Cast : Ron Moody (Vane), Anna Cropper (Myra) and Rupert Davies (Baker).

Synopsis :
When a Major Vane arrives to inspect a large house which Myra is selling … she begins to suspect he has ulterior motives.

The First episode was supported by the following article in the Radio Times:

Rupert Davies Made His Debut In A Luftwaffe Camp In Silesia - Rupert Davies plays a raconteur introducing the stories in a thirteen-part thriller series, starting with a spy intrigue starring Michael Redgrave and Ann Todd. Here Davies tells his wartime thriller story to Madeleine Kingsley:

Comfortably arranged on the chaise-longue of his Television Centre dressing room with a glass of claret close at hand, Rupert Davies enjoys the well-to-do air of an eighteenth-century country gentleman. "But the profits from Maigret dried up years ago," he protests with robust humour, before telling you enthusiastically about the new house in Wales from which he was temporarily exiled because his Rolls-Royce was off the road. Life has not always run so smooth a course for Davies - until he was twenty-nine and became a professional actor at the end of World War Two, it was a potpourri of adventure. The drama began in Liverpool, 1919, when Rupert was three. "The entire city police force was out looking for me. I was found sitting on a bollard by the docks gazing out at the big ships. This was wrongly interpreted as a burning desire to be a sailor.
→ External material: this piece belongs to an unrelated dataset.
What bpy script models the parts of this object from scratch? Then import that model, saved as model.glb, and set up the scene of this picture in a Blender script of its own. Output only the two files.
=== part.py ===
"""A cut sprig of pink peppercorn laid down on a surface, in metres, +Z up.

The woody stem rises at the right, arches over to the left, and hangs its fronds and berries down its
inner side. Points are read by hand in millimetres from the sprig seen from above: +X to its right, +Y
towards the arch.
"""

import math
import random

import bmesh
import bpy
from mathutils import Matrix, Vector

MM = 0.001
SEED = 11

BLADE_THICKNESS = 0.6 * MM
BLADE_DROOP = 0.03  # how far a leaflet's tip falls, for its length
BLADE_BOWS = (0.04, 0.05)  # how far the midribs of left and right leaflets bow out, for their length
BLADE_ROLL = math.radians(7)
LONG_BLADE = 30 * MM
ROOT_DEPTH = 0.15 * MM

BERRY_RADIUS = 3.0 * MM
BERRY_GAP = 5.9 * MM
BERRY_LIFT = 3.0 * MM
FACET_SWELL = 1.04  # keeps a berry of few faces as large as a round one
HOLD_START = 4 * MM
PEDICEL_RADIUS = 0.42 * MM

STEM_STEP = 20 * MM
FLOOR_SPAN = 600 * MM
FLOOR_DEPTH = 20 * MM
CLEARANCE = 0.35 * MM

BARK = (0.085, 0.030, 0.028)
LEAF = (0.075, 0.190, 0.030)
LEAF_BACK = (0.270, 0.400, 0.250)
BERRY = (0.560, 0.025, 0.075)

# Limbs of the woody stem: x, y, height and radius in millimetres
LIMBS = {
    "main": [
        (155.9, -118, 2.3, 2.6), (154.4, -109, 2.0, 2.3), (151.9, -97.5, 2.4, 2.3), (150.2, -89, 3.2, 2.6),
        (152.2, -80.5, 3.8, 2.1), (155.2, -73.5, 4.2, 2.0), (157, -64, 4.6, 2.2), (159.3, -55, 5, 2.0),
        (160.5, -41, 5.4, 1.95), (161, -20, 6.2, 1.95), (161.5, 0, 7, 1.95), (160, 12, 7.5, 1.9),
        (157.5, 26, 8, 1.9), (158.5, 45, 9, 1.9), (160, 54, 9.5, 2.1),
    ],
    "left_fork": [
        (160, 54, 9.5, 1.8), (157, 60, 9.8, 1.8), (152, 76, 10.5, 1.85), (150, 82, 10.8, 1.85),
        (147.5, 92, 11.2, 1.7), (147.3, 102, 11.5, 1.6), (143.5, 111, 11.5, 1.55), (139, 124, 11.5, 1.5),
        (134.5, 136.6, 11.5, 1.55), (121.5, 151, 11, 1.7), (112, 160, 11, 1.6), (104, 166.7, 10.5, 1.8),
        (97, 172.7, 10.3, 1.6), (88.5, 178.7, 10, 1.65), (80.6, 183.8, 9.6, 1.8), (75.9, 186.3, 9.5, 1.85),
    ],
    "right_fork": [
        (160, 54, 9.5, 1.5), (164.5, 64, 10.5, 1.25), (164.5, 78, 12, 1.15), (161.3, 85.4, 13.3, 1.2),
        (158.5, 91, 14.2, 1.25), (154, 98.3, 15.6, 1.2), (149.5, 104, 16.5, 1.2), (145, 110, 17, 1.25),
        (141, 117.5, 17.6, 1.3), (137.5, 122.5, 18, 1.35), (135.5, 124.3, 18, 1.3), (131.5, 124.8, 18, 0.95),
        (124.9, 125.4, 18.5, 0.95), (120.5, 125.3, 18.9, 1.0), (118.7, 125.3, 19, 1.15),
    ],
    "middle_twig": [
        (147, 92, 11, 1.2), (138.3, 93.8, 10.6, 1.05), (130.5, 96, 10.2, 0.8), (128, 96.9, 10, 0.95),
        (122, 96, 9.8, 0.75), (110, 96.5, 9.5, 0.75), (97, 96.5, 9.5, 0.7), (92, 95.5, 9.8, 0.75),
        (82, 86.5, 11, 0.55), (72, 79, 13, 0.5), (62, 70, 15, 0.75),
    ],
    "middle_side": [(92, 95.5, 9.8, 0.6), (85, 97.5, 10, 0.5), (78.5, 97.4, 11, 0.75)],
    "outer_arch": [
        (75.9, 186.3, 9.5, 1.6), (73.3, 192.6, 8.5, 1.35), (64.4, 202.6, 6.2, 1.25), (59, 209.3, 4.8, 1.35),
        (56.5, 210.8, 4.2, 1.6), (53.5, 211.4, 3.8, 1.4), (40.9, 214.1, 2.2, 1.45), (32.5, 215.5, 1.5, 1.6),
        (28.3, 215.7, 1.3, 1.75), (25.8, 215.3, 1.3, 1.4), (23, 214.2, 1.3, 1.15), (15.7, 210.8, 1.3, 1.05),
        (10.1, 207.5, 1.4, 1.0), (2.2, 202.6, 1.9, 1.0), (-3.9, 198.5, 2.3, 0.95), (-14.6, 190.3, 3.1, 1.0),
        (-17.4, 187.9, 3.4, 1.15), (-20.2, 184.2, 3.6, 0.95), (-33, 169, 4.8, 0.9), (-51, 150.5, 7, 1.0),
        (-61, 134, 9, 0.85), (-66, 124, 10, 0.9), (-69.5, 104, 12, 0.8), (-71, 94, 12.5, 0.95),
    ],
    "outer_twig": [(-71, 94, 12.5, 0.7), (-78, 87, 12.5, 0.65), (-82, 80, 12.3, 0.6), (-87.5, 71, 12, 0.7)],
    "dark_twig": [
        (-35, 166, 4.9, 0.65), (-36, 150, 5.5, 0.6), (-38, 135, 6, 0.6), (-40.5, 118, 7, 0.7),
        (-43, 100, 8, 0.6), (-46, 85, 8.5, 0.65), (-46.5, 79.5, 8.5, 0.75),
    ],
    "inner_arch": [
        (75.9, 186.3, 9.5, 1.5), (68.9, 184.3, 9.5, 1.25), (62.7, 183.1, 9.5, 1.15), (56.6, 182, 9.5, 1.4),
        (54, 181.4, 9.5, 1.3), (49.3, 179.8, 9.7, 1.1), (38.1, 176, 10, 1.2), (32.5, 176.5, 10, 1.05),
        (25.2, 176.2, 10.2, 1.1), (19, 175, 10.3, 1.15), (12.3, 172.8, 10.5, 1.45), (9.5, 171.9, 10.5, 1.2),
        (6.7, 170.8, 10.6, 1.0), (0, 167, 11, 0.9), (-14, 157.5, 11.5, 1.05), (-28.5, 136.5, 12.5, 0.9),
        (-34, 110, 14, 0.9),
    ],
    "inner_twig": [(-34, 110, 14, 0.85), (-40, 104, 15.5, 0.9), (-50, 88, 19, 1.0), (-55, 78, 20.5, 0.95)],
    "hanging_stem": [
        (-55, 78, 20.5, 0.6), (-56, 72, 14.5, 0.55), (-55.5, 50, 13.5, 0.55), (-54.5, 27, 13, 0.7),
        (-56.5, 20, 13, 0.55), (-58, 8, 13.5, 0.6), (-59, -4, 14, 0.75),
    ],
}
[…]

In fact all I wanted to do was to locate the source of the hooters you could hear from the furthest parts of the city".

"I was terrified by bangs and shrieks": So at sixteen, instead of embarking on the stage career he's planned, Rupert was sent off as a sea cadet on HMS Worcester. During his two-year apprenticeship, his life was fairly tough: "You got up at five-thirty every morning and had almost no money. I think my father deposited eight pounds per voyage with the ship's captain and this was doled out to me at the rate of one-pound-a-port. But by way of compensation I did see the world. I did seven voyages to Australia where I managed to drink my first glass of beer at the most southerly pub in the world". When war broke out Rupert had just completed his training as an observer with the Fleet Air Arm: "It was a good thing for me to be involved with aeroplanes. I was terrified by bangs and shrieks, but in an aeroplane you've got your flying helmet on and you're listening to morse code signals through your headphones. You see pretty lights and tracer bullets but you don't hear a thing. On reflection, I was probably more frightened when filming for Waterloo - like the horses, I reacted badly to the cannon on the battlefield".

"I spent fourteen hours in a dinghy": Unfortunately, Rupert's service with the Fleet Air Arm was to be short-lived. Within a year, his plane came down off the Dutch coast. He was captured and held as a prisoner of war for the next five years. Landing in enemy waters in the middle of a stormy night with an unexploded mine for company was "absolutely terrifying" for Davies at the time. Now it's a tale he loves to tell: "The pilot and I spent fourteen hours in a dinghy trying to keep afloat. He was a very religious man who seemed to be having visions. He sat staring into space and did very little except bale out with his shoe on my instructions. I didn't dare to move an inch myself; my heavy flying gear and boots were completely waterlogged and I must have weighed a ton. During the morning I ripped off my shirt front and tied it to a rocket stick in the hope of attracting rescue. The shirt, I may say, was not service issue, but a high-grade poplin one that had been very difficult to get hold of at the time. Tearing it up really did upset me - but it worked!".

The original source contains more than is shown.